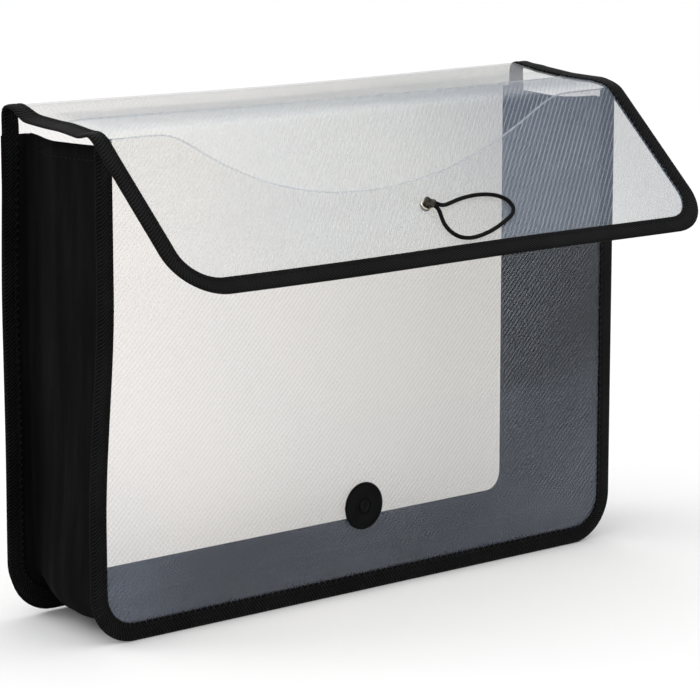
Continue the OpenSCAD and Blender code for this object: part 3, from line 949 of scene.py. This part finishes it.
def fabric_material():
    """Plain-woven black gusset cloth, slightly creased."""
    shader = Shader("gusset_cloth")
    depth, way = shader.uv()
    weave = shader.math("MULTIPLY", shader.sine(depth, 0.0007), shader.sine(way, 0.0008))
    point = shader.node("CombineXYZ", {0: shader.math("MULTIPLY", depth, 160.0),
                                       1: shader.math("MULTIPLY", way, 14.0)})
    streak = shader.noise(1.0, 4.0, point.outputs[0], 0.6)
    crumple = shader.noise(60.0, 4.0)
    light = shader.math("MULTIPLY_ADD", shader.ramp(streak, 0.35, 0.75), 0.7, 0.0)
    light = shader.math("MULTIPLY_ADD", weave, 0.2, light)
    colour = shader.colour(light, (0.0044, 0.0044, 0.0046), (0.0095, 0.0095, 0.0100))
    normal = shader.bump(crumple, 0.0022, 0.35)
    normal = shader.bump(weave, 0.00007, 0.7, under=normal)
    return shader.principled(colour, 0.85, normal, Specular_IOR_Level=0.015,
                             Sheen_Weight=0.004, Sheen_Roughness=0.6)


def thread_material():
    """Black sewing thread with its twist, whose bands are coloured lighter: a painted sheen."""
    shader = Shader("thread")
    place = shader.node("TexCoord").outputs["Object"]
    twist = shader.node("TexWave", {"Vector": place, "Scale": 900.0, "Distortion": 1.0},
                        bands_direction="DIAGONAL").outputs["Fac"]
    # Painted sheen: the twist's bands are coloured lighter.
    colour = shader.colour(twist, (0.003, 0.003, 0.003), (0.011, 0.011, 0.0115))
    normal = shader.bump(twist, 0.00006, 0.8)
    return shader.principled(colour, 0.6, normal, Specular_IOR_Level=0.08)


def plastic_material(name, dark, light, roughness, grain):
    """Moulded black plastic with a fine grain and slight wear."""
    shader = Shader(name)
    speck = shader.noise(1500.0, 3.0)
    cloud = shader.noise(120.0, 3.0)
    colour = shader.colour(shader.ramp(cloud, 0.3, 0.7), dark, light)
    rough = shader.ramp(cloud, 0.3, 0.75, roughness - 0.06, roughness + 0.08)
    normal = shader.bump(speck, 0.00004, grain)
    return shader.principled(colour, rough, normal, Specular_IOR_Level=0.03)


def metal_material(name, dark, light, roughness):
    """Plated metal with faint scratches and duller patches."""
    shader = Shader(name)
    cloud = shader.noise(500.0, 3.0)
    scratch = shader.noise(2500.0, 4.0)
    colour = shader.colour(shader.ramp(cloud, 0.3, 0.75), dark, light)
    rough = shader.ramp(scratch, 0.3, 0.7, roughness - 0.05, roughness + 0.1)
    normal = shader.bump(scratch, 0.00003, 0.5)
    return shader.principled(colour, rough, normal, Metallic=1.0)


BRAID_PITCH = 0.0011


def elastic_material():
    """Braided black elastic."""
    shader = Shader("elastic_cord")
    along, turn = shader.uv()
    run = shader.math("MULTIPLY", along, 2 * math.pi / BRAID_PITCH)
    left = shader.math("SINE", shader.math("MULTIPLY_ADD", turn, 8 * math.pi, run))
    right = shader.math("SINE", shader.math("MULTIPLY_ADD", turn, -8 * math.pi, run))
    braid = shader.math("MAXIMUM", left, right)
    colour = shader.colour(shader.ramp(braid, -0.4, 1.0), (0.0016, 0.0016, 0.0016),
                           (0.009, 0.009, 0.0095))
    normal = shader.bump(braid, 0.00012, 0.8)
    return shader.principled(colour, 0.7, normal, Specular_IOR_Level=0.05, Sheen_Weight=0.004)


def floor_material():
    shader = Shader("pale_floor")
    colour = shader.colour(shader.noise(0.8, 2.0), (0.93, 0.93, 0.93), (0.95, 0.95, 0.95))
    return shader.finish(shader.node("BsdfPrincipled", {
        "Base Color": colour, "Roughness": 0.95, "Specular IOR Level": 0.0}))


# ------------------------------------------------------------------ assembly

def paint(obj, material):
    obj.data.materials.clear()
    obj.data.materials.append(material)
    return obj


def hold(obj, part, *nodes):
    """Hides the CAD nodes that a piece of the front, the back or the flap replaces. The front's
    pieces go with the front's body; the others keep their shape, baked in place."""
    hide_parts(*nodes)
    if part == "front":
        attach(obj, "front")
    elif part == "back":
        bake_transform(obj)
    else:
        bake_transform(obj)


def build_elastic():
    cord, line, length = make_elastic()
    crimp = make_crimp()
    paint(cord, elastic_material())
    paint(crimp, metal_material("crimp_metal", (0.03, 0.028, 0.024), (0.09, 0.08, 0.07), 0.42))
    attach(cord, "elastic")
    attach(crimp, "elastic")
    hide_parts("elastic_loop")
    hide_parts("elastic_crimp")


def build_films():
    back_half, back_rim = sheet_film("film_back", FILM_INSET, SPLIT, CORNER_R, 0)
    flap_half, flap_rim = sheet_film("film_flap", SPLIT, LENGTH - FILM_INSET, FLAP_CORNER_R,
                                     LENGTH)
    panel, front_rim = front_film("film_front")
    back_look = film_material("film_back", ((0.950, 0.942, 0.930), (0.785, 0.780, 0.765)),
                              (-0.165, 0.15), 0.012, 0.03, painted_shade_below=TOP_FOLD.z)
    # Painted light: the flap is the same sheet as the back and the front, but its haze between the
    # ribs is far higher, for the light that its upturned face catches from above.
    flap_look = film_material("film_flap", ((1.0, 0.990, 0.955), (0.79, 0.785, 0.770)),
                              (-0.02, 0.165), 0.100, 0.14)
    front_look = film_material("film_front", ((0.990, 0.973, 0.958), (0.975, 0.965, 0.952)),
                               (-0.165, 0.15), 0.020, 0.14, 0.05, 0.025)
    edge = film_edge_material()
    for obj, rim, look in ((back_half, back_rim, back_look), (flap_half, flap_rim, flap_look),
                           (panel, front_rim, front_look)):
        paint(obj, look)
        obj.data.materials.append(edge)
        obj.data.polygons.foreach_set("material_index", rim.astype(np.int32))
    cut_hole(flap_half, EYELET, FLAP_OUT)
    cut_hole(panel, (BUTTON.x, 0, BUTTON.z), FORWARD)
    hold(back_half, "back", "back_panel", "top_panel")
    hold(flap_half, "flap", "flap_panel")
    hold(panel, "front", "front_panel")


TAPE_STEP = 0.0015           # between the tapes' rings of points
FRONT_SEAM_ENDS = 0.002      # left without stitches at the front tape's two ends


def build_tapes(cloth, thread):
    front_edge = u_curve(HALF_W, 0, FRONT_H, CORNER_R, TAPE_STEP)
    back_edge = u_curve(HALF_W, 0, SPLIT, CORNER_R, TAPE_STEP)
    flap_edge = from_flap_end(u_curve(HALF_W, 0, LENGTH - SPLIT, FLAP_CORNER_R, TAPE_STEP))
    parts = [("front", front, front_edge, front_layers, FRONT_SEAM_ENDS),
             ("back", sheet, back_edge, back_layers, 0.0),
             ("flap", sheet, flap_edge, single_layer, 0.0)]
    top_tapes = ["top_binding_left", "top_binding_right"]
    for part, surface, edge, layers, _ in parts:
        strip = paint(tape("tape_" + part, surface, edge, layers), cloth)
        hold(strip, part, part + "_binding", *(top_tapes if part == "back" else []))
    for part, surface, edge, layers, bare_ends in parts:
        row = edge_seam("seam_" + part, surface, edge, layers, bare_ends)
        hold(paint(row, thread), part, part + "_stitching",
             *(["top_stitching"] if part == "back" else []))


def build_gusset(thread):
    cloth = fabric_material()
    gusset, flat = make_gusset()
    hems = [make_hem("hem_left", -1), make_hem("hem_right", 1)]
    seam = make_hem_seam("seam_hems")
    for obj in [gusset] + hems:
        paint(obj, cloth)
    paint(seam, thread)
    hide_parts("gusset")
    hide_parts("gusset_hem_left")
    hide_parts("gusset_hem_right")
    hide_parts("gusset_stitching")
    for obj in [gusset, seam] + hems:
        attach(obj, "back")
        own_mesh(obj)


def build_fittings():
    button = paint(make_button(), plastic_material(
        "button_plastic", (0.0030, 0.0032, 0.0032), (0.0062, 0.0065, 0.0065), 0.5, 0.5))
    rivet = paint(make_rivet(), plastic_material(
        "rivet_black", (0.004, 0.004, 0.004), (0.008, 0.008, 0.008), 0.32, 0.3))
    washer = paint(make_washer(), plastic_material(
        "washer_plastic", (0.014, 0.014, 0.014), (0.024, 0.024, 0.024), 0.5, 0.5))
    eyelet = paint(make_eyelet(), metal_material(
        "eyelet_metal", (0.55, 0.50, 0.40), (0.80, 0.75, 0.62), 0.22))
    for obj, body, node in ((button, "button", "button_disc"), (rivet, "front", "button_rivet"),
                            (washer, "front", "rivet_washer"), (eyelet, "flap", "flap_eyelet")):
        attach(obj, body)
        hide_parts(node)


# ------------------------------------------------------------------ studio

def make_floor():
    line = np.linspace(-14, 14, 9)
    points = [(x, y, 0.0) for y in line for x in line]
    floor = mesh_object("floor", points, grid_faces(len(line), len(line)))
    paint(floor, floor_material())


WORLD_LOW = 0.40             # the world's brightness below, and overhead
WORLD_HIGH = 1.76


def make_world():
    """White all round, brighter overhead, like a studio with a ceiling softbox."""
    world = bpy.data.worlds.new("studio")
    world.use_nodes = True
    tree = world.node_tree
    tree.nodes.clear()
    place = tree.nodes.new("ShaderNodeTexCoord")
    split = tree.nodes.new("ShaderNodeSeparateXYZ")
    ramp = tree.nodes.new("ShaderNodeMapRange")
    ramp.inputs["To Min"].default_value = WORLD_LOW
    ramp.inputs["To Max"].default_value = WORLD_HIGH
    light = tree.nodes.new("ShaderNodeBackground")
    output = tree.nodes.new("ShaderNodeOutputWorld")
    tree.links.new(place.outputs["Generated"], split.inputs[0])
    tree.links.new(split.outputs["Z"], ramp.inputs["Value"])
    tree.links.new(ramp.outputs[0], light.inputs["Strength"])
    tree.links.new(light.outputs[0], output.inputs["Surface"])
    bpy.context.scene.world = world


def softbox(name, place, target, size, power):
    data = bpy.data.lights.new(name, "AREA")
    data.shape = "SQUARE"
    data.size = size
    data.energy = power
    light = bpy.data.objects.new(name, data)
    light.location = place
    way = Vector(target) - Vector(place)
    light.rotation_euler = way.to_track_quat("-Z", "Y").to_euler()
    bpy.context.scene.collection.objects.link(light)


def build_studio():
    make_floor()
    make_world()
    softbox("left_key", (-1.9, -0.7, 1.5), target=(0, 0, 0.15), size=1.2, power=4)
    softbox("floor_glow", (-1.6, 1.3, 1.5), target=(-0.7, 0.9, 0), size=1.2, power=10)
    bpy.context.scene.view_settings.view_transform = "Standard"


build_elastic()
build_films()
seam_thread = thread_material()
build_tapes(tape_material(), seam_thread)
build_gusset(seam_thread)
build_fittings()
build_studio()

> **To do**
Work out how many lines of the data above hold the word "body", and write only the count.

> **Task solution**
3